◆ **DIRECTION**: Each line holding the word "this" counts once; give the total and nothing more.

(3D code data)
--- start ---

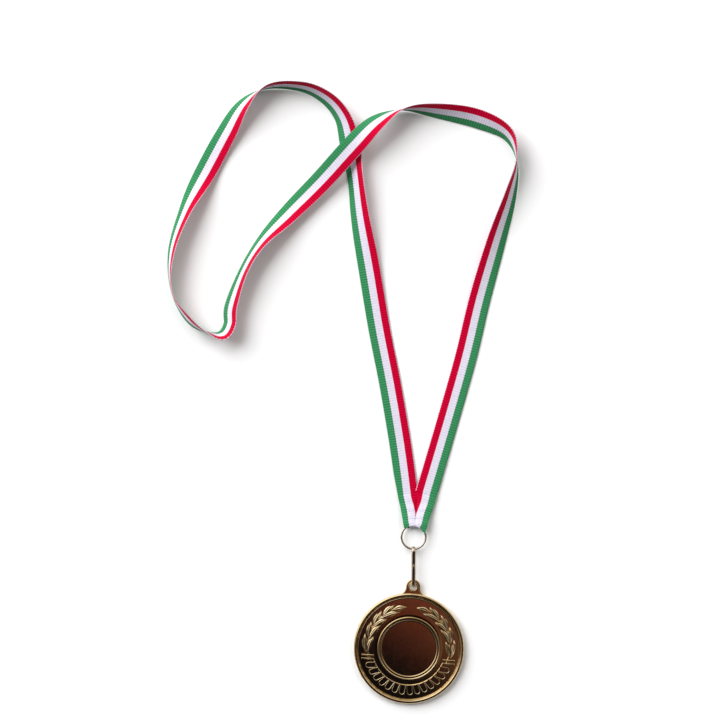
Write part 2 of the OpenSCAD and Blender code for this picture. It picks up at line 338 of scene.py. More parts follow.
class Nodes:
    """A short way to write the node tree of a material or of the world."""

    def __init__(self, owner):
        owner.use_nodes = True
        self.owner = owner
        self.tree = owner.node_tree

    def add(self, kind, inputs=None, **settings):
        node = self.tree.nodes.new(kind)
        for key, value in settings.items():
            setattr(node, key, value)
        for key, value in (inputs or {}).items():
            self.put(node, key, value)
        return node

    def put(self, node, key, value):
        socket = node.inputs[key]
        if isinstance(value, bpy.types.NodeSocket):
            self.tree.links.new(value, socket)
        else:
            socket.default_value = value

    def math(self, operation, a, b=0.0, c=0.0):
        return self.add("ShaderNodeMath", {0: a, 1: b, 2: c}, operation=operation).outputs[0]

    def vector(self, x, y, z=0.0):
        return self.add("ShaderNodeCombineXYZ", {0: x, 1: y, 2: z}).outputs[0]

    def towards(self, direction, where):
        """How far a direction points towards a place: their dot product."""
        node = self.add("ShaderNodeVectorMath", {0: direction, 1: where}, operation="DOT_PRODUCT")
        return node.outputs["Value"]

    def attribute(self, name):
        return self.add("ShaderNodeAttribute", attribute_name=name).outputs["Fac"]

    def position(self):
        return self.add("ShaderNodeTexCoord").outputs["Object"]

    def noise(self, vector, scale, detail=3.0, roughness=0.55, stretch=None):
        if stretch:
            vector = self.add("ShaderNodeMapping", {"Vector": vector, "Scale": stretch}).outputs[0]
        node = self.add("ShaderNodeTexNoise",
                        {"Vector": vector, "Scale": scale, "Detail": detail, "Roughness": roughness})
        return node.outputs["Fac"]

    def spread(self, value, low, high, out_low, out_high):
        """An S-shaped change from out_low to out_high as the value goes from low to high."""
        node = self.add("ShaderNodeMapRange",
                        {"Value": value, "From Min": low, "From Max": high,
                         "To Min": out_low, "To Max": out_high}, interpolation_type="SMOOTHSTEP")
        return node.outputs["Result"]

    def ramp(self, fac, stops):
        node = self.add("ShaderNodeValToRGB", {"Fac": fac})
        elements = node.color_ramp.elements
        while len(elements) < len(stops):
            elements.new(0.5)
        for element, (place, colour) in zip(elements, stops):
            element.position = place
            element.color = (*colour, 1)
        return node.outputs["Color"]

    def mix(self, fac, a, b, blend="MIX"):
        node = self.add("ShaderNodeMix", data_type="RGBA", blend_type=blend)
        self.put(node, 0, fac)
        for index, value in ((6, a), (7, b)):
            self.put(node, index, value if isinstance(value, bpy.types.NodeSocket) else (*value, 1))
        return node.outputs[2]

    def bump(self, height, distance, strength, normal=None):
        inputs = {"Height": height, "Distance": distance, "Strength": strength}
        if normal:
            inputs["Normal"] = normal
        return self.add("ShaderNodeBump", inputs).outputs["Normal"]

    def shade(self, **inputs):
        """Set the material's shader, and give the material back."""
        shader = self.tree.nodes["Principled BSDF"]
        for key, value in inputs.items():
            self.put(shader, key.replace("_", " "), value)
        return self.owner


def new_material(name):
    return Nodes(bpy.data.materials.new(name))


def linear(c):
    c /= 255
    return c / 12.92 if c <= 0.04045 else ((c + 0.055) / 1.055) ** 2.4


def srgb(r, g, b):
    """A colour given as it looks on a screen."""
    return (linear(r), linear(g), linear(b))


def plated_metal(name, light, deep, polish, streak=None):
    """Plated, polished metal: tone drifts a little, hairline scratches, worn and dulled spots."""
    n = new_material(name)
    where = n.position()
    drift = n.noise(where, 90, 2)
    colour = n.mix(n.spread(drift, 0.3, 0.7, 0, 1), light, deep)
    haze = n.noise(where, 420, 4, 0.6)
    rough = n.spread(haze, 0.4, 0.8, polish, polish + 0.05)
    scratches = n.noise(where, 900, 2, 0.5, stretch=streak or (1, 0.06, 1))
    fine = n.spread(scratches, 0.62, 0.7, 0, 1)
    rough = n.math("ADD", rough, n.math("MULTIPLY", fine, 0.03))
    waves = n.noise(where, 140, 2)
    normal = n.bump(waves, 0.00003, 0.25)
    normal = n.bump(scratches, 0.000002, 0.3, normal)
    return n.shade(Base_Color=colour, Metallic=1.0, Roughness=rough, Normal=normal)


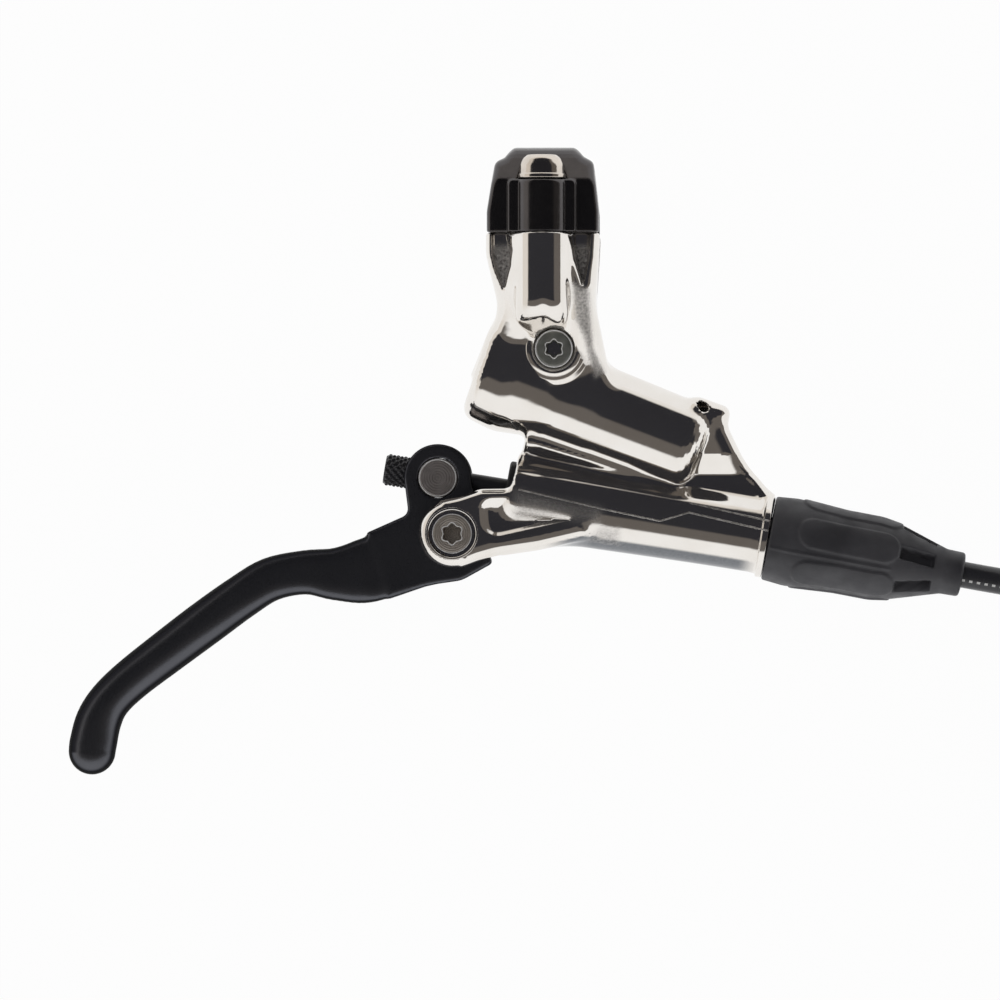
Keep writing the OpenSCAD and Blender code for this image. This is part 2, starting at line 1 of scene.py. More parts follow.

--- end ---

◆ **RESULT**: 2